Print each line exactly as it is given.

==== COLLECTED MATERIAL ====

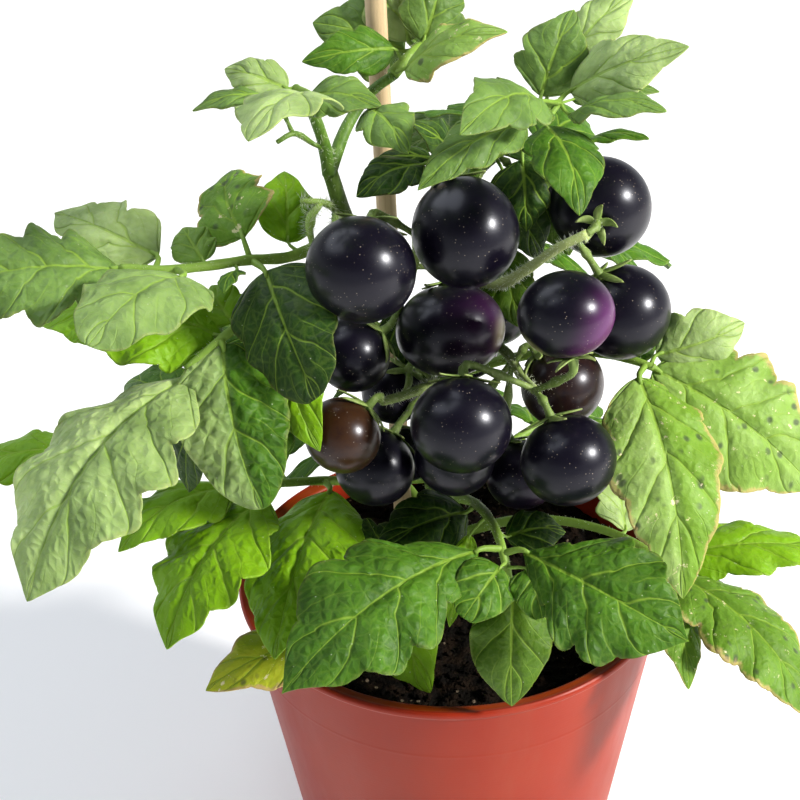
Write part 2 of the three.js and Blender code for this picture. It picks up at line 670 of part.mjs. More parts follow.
addPiece('pot', potSolid(), FINISH.pot);
addPiece('soil', soilSolid(), FINISH.soil);
addPiece('cane', caneSolid(), FINISH.cane);
addPiece('main_stem', stemSolid(), FINISH.stem);

// What grows out of the stem ends at its surface, and keeps clear of the fruits.
const clearOfStemAndFruits = (solid) => largestBody(solid.subtract(stemCutter).subtract(fruitCutters));

for (const [name, frond] of Object.entries(FRONDS)) {
  addPiece(name, clearOfStemAndFruits(frondSolid(frond)), FINISH.leaf);
}
for (const [name, rule] of Object.entries(BACK_FRONDS)) {
  addPiece(name, clearOfStemAndFruits(frondSolid(ruledFrond(rule))), FINISH.leaf);
}
for (const [name, truss] of Object.entries(TRUSSES)) {
  addPiece(name, clearOfStemAndFruits(trussSolid(truss)), FINISH.calyx);
}
for (const [name, fruit] of Object.entries(FRUITS)) addPiece(name, fruitSolid(fruit), FINISH.fruit);

export default plant;
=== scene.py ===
"""Dresses the potted tomato plant: its leaves, stalks, fruits, cane, compost and pot, with their finishes.

Sizes are in millimetres, as in the part's source, until a mesh is made, which is in metres.
"""

from __future__ import annotations

import logging
import math
import random
from dataclasses import dataclass
from enum import Enum
from typing import Callable

import bmesh
import bpy
import numpy as np
from mathutils import Matrix, Vector

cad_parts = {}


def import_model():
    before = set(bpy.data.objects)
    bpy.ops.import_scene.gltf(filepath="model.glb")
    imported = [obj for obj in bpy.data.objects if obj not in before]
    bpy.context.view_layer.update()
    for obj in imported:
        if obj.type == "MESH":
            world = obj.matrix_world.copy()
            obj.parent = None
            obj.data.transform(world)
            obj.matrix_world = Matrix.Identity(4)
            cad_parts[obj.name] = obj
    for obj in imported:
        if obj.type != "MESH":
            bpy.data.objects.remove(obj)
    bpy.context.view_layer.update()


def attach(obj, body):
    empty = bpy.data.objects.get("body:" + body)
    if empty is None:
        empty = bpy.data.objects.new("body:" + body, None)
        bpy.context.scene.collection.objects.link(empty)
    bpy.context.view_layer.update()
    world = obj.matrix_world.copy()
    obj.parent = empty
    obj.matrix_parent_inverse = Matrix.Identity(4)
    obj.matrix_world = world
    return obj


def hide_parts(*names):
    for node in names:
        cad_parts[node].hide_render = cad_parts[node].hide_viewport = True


LOG = logging.getLogger("tomato_plant")
MM = 0.001
ROOT_BODY = "root"
HAIR_RADIUS = 0.055
HAIR_TONE = (2.0, 0.0, 0.0)

Point = tuple[float, float, float]
Colour = tuple[float, float, float]
Bend = Callable[[np.ndarray, np.ndarray], tuple[np.ndarray, dict[str, np.ndarray]]]


# ---------------------------------------------------------------- bending nets into shapes


@dataclass
class Patch:
    """A net of columns by rows that a function bends to its place.

    The function gets each point's place across (-1 to 1) and along (0 to 1) the net, and returns
    places in millimetres and the named details that the finish reads.
    """

    columns: int
    rows: int
    bend: Bend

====

[SOLUTION]:
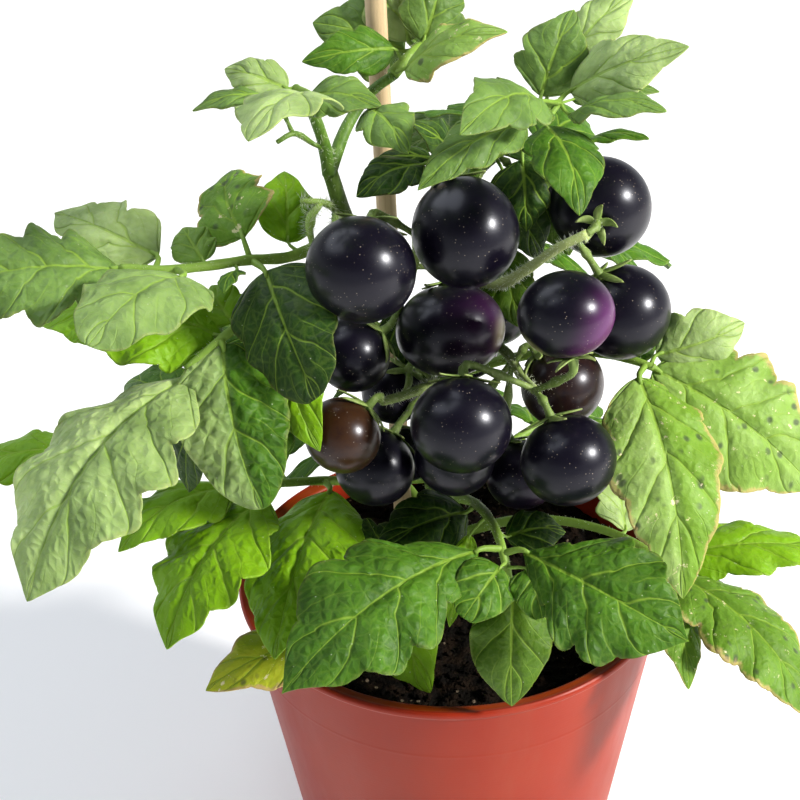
Write part 2 of the three.js and Blender code for this picture. It picks up at line 670 of part.mjs. More parts follow.
addPiece('pot', potSolid(), FINISH.pot);
addPiece('soil', soilSolid(), FINISH.soil);
addPiece('cane', caneSolid(), FINISH.cane);
addPiece('main_stem', stemSolid(), FINISH.stem);

// What grows out of the stem ends at its surface, and keeps clear of the fruits.
const clearOfStemAndFruits = (solid) => largestBody(solid.subtract(stemCutter).subtract(fruitCutters));

for (const [name, frond] of Object.entries(FRONDS)) {
  addPiece(name, clearOfStemAndFruits(frondSolid(frond)), FINISH.leaf);
}
for (const [name, rule] of Object.entries(BACK_FRONDS)) {
  addPiece(name, clearOfStemAndFruits(frondSolid(ruledFrond(rule))), FINISH.leaf);
}
for (const [name, truss] of Object.entries(TRUSSES)) {
  addPiece(name, clearOfStemAndFruits(trussSolid(truss)), FINISH.calyx);
}
for (const [name, fruit] of Object.entries(FRUITS)) addPiece(name, fruitSolid(fruit), FINISH.fruit);

export default plant;
=== scene.py ===
"""Dresses the potted tomato plant: its leaves, stalks, fruits, cane, compost and pot, with their finishes.

Sizes are in millimetres, as in the part's source, until a mesh is made, which is in metres.
"""

from __future__ import annotations

import logging
import math
import random
from dataclasses import dataclass
from enum import Enum
from typing import Callable

import bmesh
import bpy
import numpy as np
from mathutils import Matrix, Vector

cad_parts = {}


def import_model():
    before = set(bpy.data.objects)
    bpy.ops.import_scene.gltf(filepath="model.glb")
    imported = [obj for obj in bpy.data.objects if obj not in before]
    bpy.context.view_layer.update()
    for obj in imported:
        if obj.type == "MESH":
            world = obj.matrix_world.copy()
            obj.parent = None
            obj.data.transform(world)
            obj.matrix_world = Matrix.Identity(4)
            cad_parts[obj.name] = obj
    for obj in imported:
        if obj.type != "MESH":
            bpy.data.objects.remove(obj)
    bpy.context.view_layer.update()


def attach(obj, body):
    empty = bpy.data.objects.get("body:" + body)
    if empty is None:
        empty = bpy.data.objects.new("body:" + body, None)
        bpy.context.scene.collection.objects.link(empty)
    bpy.context.view_layer.update()
    world = obj.matrix_world.copy()
    obj.parent = empty
    obj.matrix_parent_inverse = Matrix.Identity(4)
    obj.matrix_world = world
    return obj


def hide_parts(*names):
    for node in names:
        cad_parts[node].hide_render = cad_parts[node].hide_viewport = True


LOG = logging.getLogger("tomato_plant")
MM = 0.001
ROOT_BODY = "root"
HAIR_RADIUS = 0.055
HAIR_TONE = (2.0, 0.0, 0.0)

Point = tuple[float, float, float]
Colour = tuple[float, float, float]
Bend = Callable[[np.ndarray, np.ndarray], tuple[np.ndarray, dict[str, np.ndarray]]]


# ---------------------------------------------------------------- bending nets into shapes


@dataclass
class Patch:
    """A net of columns by rows that a function bends to its place.

    The function gets each point's place across (-1 to 1) and along (0 to 1) the net, and returns
    places in millimetres and the named details that the finish reads.
    """

    columns: int
    rows: int
    bend: Bend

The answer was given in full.